ASPEK.ID, JAKARTA – PT Krakatau Steel (Persero) Tbk merencanakan untuk melakukan penjualan aset tak produktif dalam rangka penyelesaian utang perusahaan senilai 2,2 miliar dolar AS.
PT Krakatau Steel (Persero) Tbk adalah salah satu Badan Usaha milik Negara (BUMN) yang bergerak di sektor produksi baja dan berdiri secara resmi pada tahun 1970.
Pada 10 November 2010, PT Krakatau Steel (Persero) Tbk berhasil menjadi perusahaan terbuka dengan melaksanakan penawaran umum perdana (IPO) dan mencatatkan sahamnya di Bursa Efek Indonesia (BEI).
Direktur Utama PT Krakatau Steel, Silmy Karim mengatakan, proses restrukturisasi utang atau penyelesaian utang perusahaan ditargetkan bisa selesai dan rampung pada Desember 2019 ini.
“Saya bisa sampaikan sekarang sudah tinggal sedikit lagi kita bisa selesaikan yang berkaitan dengan restrukturisasi utang jadi 100 persen. Semangat kita bisa selesaikan bulan Desember ini dengan potensi tidak lebih dari Januari (2020) bisa selesai,” kata Silmy Karim dilansir laman Antara di Jakarta, Jum’at (13/12/2019).

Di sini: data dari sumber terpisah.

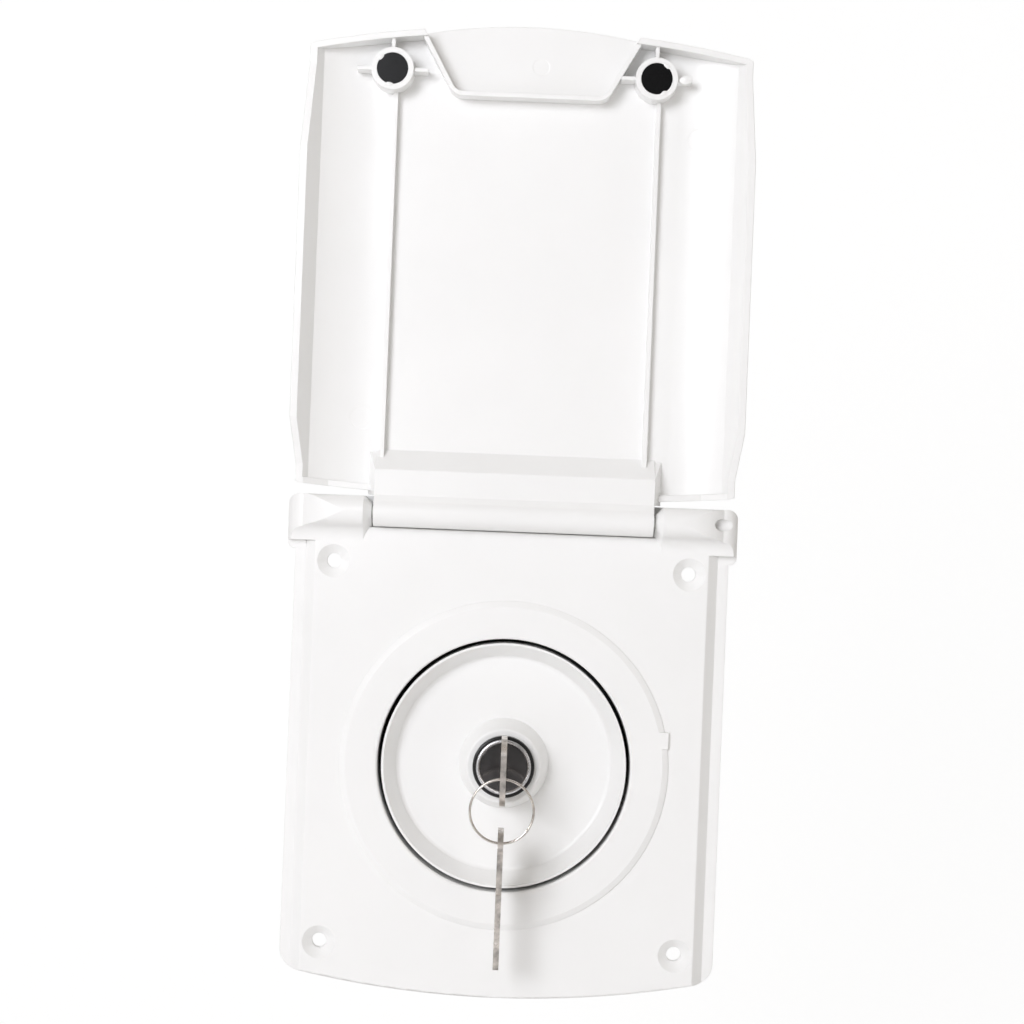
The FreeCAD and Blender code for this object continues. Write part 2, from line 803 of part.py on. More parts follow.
def make_lock_body():
    """The lock's housing: a black bezel on a long threaded barrel with two flats."""
    housing = new_body("lock_body")
    face = -size["lock_face_depth"]
    collar = -size["cap_collar_depth"]
    bezel, barrel = size["lock_bezel_radius"], size["lock_body_radius"]
    soft = size["lock_bezel_round"]
    head_r = size["plug_head_radius"] + size["plug_gap"] + size["trim_ring_width"]
    step = face + size["plug_head_thickness"] + size["plug_gap"]
    profile = sketch_on(housing, "XY_Plane", 0.0)
    draw(profile, [
        (head_r, face),
        (bezel - soft, face),
        (bezel, face + soft, soft, 1),
        (bezel, collar),
        (barrel, collar),
        (barrel, size["lock_body_setback"]),
        (size["plug_radius"] + size["plug_gap"], size["lock_body_setback"]),
        (size["plug_radius"] + size["plug_gap"], step),
        (head_r, step),
    ])
    revolve(housing, profile)
    for side in (1, -1):
        flat = sketch_on(housing, "XZ_Plane", -size["lock_body_setback"])
        draw(flat, rectangle(side * size["lock_flat"], -barrel, side * (barrel + just_past), barrel))
        pocket(housing, flat, size["lock_body_setback"] - collar, ahead=True)
    keep(housing, "lock_body")


def make_trim_ring():
    """The thin bright ring between the bezel and the face of the plug."""
    trim = new_body("lock_trim_ring")
    inner = size["plug_head_radius"] + size["plug_gap"]
    outer = inner + size["trim_ring_width"]
    face = -size["lock_face_depth"]
    back = face + size["plug_head_thickness"] + size["plug_gap"]
    proud = size["trim_ring_proud"]
    crown = (square(size["trim_ring_width"] / 2) + square(proud)) / (2 * proud)
    profile = sketch_on(trim, "XY_Plane", 0.0)
    draw(profile, [(inner, face), (outer, face, crown, 1), (outer, back), (inner, back)])
    revolve(trim, profile)
    keep(trim, "lock_trim_ring")


def wafer_places():
    """How far behind the plug's face each wafer lies."""
    return [size["first_wafer_depth"] + size["wafer_pitch"] * index for index in range(wafer_count)]


def make_lock_plug():
    """The turning plug: its head, the keyway, five wafer slots and the post that carries the bar."""
    plug = new_body("lock_plug")
    face = -size["lock_face_depth"]
    head_back = face + size["plug_head_thickness"]
    end = plug_end
    post_end = end + size["bar_thickness"] + size["keeper_gap"]
    profile = sketch_on(plug, "XY_Plane", 0.0)
    draw(profile, [
        (0.0, face),
        (size["plug_head_radius"], face),
        (size["plug_head_radius"], head_back),
        (size["plug_radius"], head_back),
        (size["plug_radius"], end),
        (size["plug_post_radius"], end),
        (size["plug_post_radius"], post_end),
        (0.0, post_end),
    ])
    revolve(plug, profile)
    for side in (1, -1):
        flat = sketch_on(plug, "XZ_Plane", -post_end)
        draw(flat, rectangle(-size["plug_post_radius"], side * size["plug_post_flat"],
                             size["plug_post_radius"], side * (size["plug_post_radius"] + just_past)))
        pocket(plug, flat, post_end - end, ahead=True)
    keyway = sketch_on(plug, "XZ_Plane", size["lock_face_depth"])
    half_w, half_h = size["keyway_width"] / 2, size["keyway_height"] / 2
    draw(keyway, rectangle(-half_w, -half_h, half_w, half_h))
    pocket(plug, keyway, size["lock_face_depth"] + size["keyway_setback"])
    gap = size["wafer_gap"]
    for place in wafer_places():
        slot = sketch_on(plug, "XZ_Plane", size["lock_face_depth"] - place + gap)
        draw(slot, rectangle(-(size["wafer_width"] / 2 + gap), -(size["plug_radius"] + just_past),
                             size["wafer_width"] / 2 + gap, size["plug_radius"] + just_past))
        pocket(plug, slot, size["wafer_thickness"] + 2 * gap)
    thread = sketch_on(plug, "XZ_Plane", -post_end)
    ring(thread, 0.0, 0.0, size["bar_screw_radius"])
    pocket(plug, thread, size["bar_screw_length"] - size["bar_washer_thickness"], ahead=True)
    keep(plug, "lock_plug")


def make_wafers():
    """The five sprung wafers, each a thin plate with a window that the key's blade passes through."""
    for number, place in enumerate(wafer_places(), start=1):
        label = "lock_wafer_" + str(number)
        wafer = new_body(label)
        plate = sketch_on(wafer, "XZ_Plane", size["lock_face_depth"] - place)
        half_w, half_h = size["wafer_width"] / 2, size["wafer_height"] / 2
        draw(plate, rectangle(-half_w, -half_h, half_w, half_h))
        half_kw = size["keyway_width"] / 2
        half_kh = size["keyway_height"] / 2
        draw(plate, rectangle(-half_kw, -half_kh, half_kw, half_kh))
        pad(wafer, plate, size["wafer_thickness"], back=True)
        keep(wafer, label)


def make_lock_fixings():
    """The washer and nut that clamp the lock in the cap."""
    seat = size["cap_boss_setback"]
    bore = size["lock_body_radius"] + size["lock_hole_gap"]
    washer = new_body("lock_washer")
    flat = sketch_on(washer, "XZ_Plane", -seat)
    ring(flat, 0.0, 0.0, size["washer_radius"])
    ring(flat, 0.0, 0.0, bore)
    pad(washer, flat, size["washer_thickness"], back=True)
    keep(washer, "lock_washer")
    nut = new_body("lock_nut")
    hexagon = sketch_on(nut, "XZ_Plane", -(seat + size["washer_thickness"]))
    across = size["nut_across_flats"] / 2
    corner = size["nut_across_flats"] / root(3.0)
    draw(hexagon, [
        (corner, 0.0), (corner / 2, across), (-corner / 2, across),
        (-corner, 0.0), (-corner / 2, -across), (corner / 2, -across),
    ])
    ring(hexagon, 0.0, 0.0, bore)
    pad(nut, hexagon, size["nut_thickness"], back=True)
    keep(nut, "lock_nut")


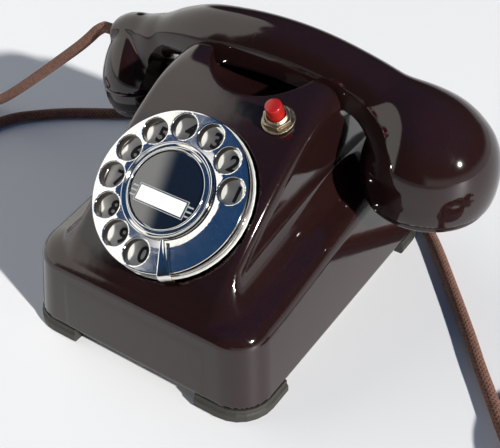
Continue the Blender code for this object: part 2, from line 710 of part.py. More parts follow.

Dijelaskannya, skema yang dipilih untuk dilakukan dalam penyelesiaan utang tersebut yaitu dengan menjadwal ulang tenor pembayaran utang menjadi 10 tahun dan tinggal pembahasan dengan empat kreditor, yakni CIMB Niaga, Standard Chartered, OCBC dan DBS.
“Kemudian dengan cicilan yang bersahabat dengan kemampuan secara bertahap. Tapi soal nilainya berapa dan persentasenya, saya tidak bisa disclose,” katanya.
Menurut Silmy, jika berhasil rampung, maka proses itu menjadi restrukturisasi utang terbesar yang ada di Indonesia.
“Ketika ini selesai, artinya kami bisa kembali memiliki napas untuk bisa menata kembali dalam konteks manajemen, produksi dan sebagainya untuk mengembalikan performance KS lebih baik,” ujarnya.
Selama ini perseroan dikatakannya telah melakukan berbagai inisiatif. Namun, diakuinya proses yang ada tidak mulus. Ia pun menegaskan terus berupaya agar perseroan mendapatkan harga terbaik dan tak ditekan pembeli dengan harga murah.
“Jual perusahaan itu tidak seperti jual produk-produk konsumen. Perlu ada proses penilaian, proses due diligence sampai masalah aspek hukum legalitas. Jangan sampai kifa jual cepat-cepat, karena kalau cepat-cepat kan harganya murah. Ingat, 2,2 miliar dolar itu besar sehungga kita perlu waktu dan cara yang baik,” jelasnya.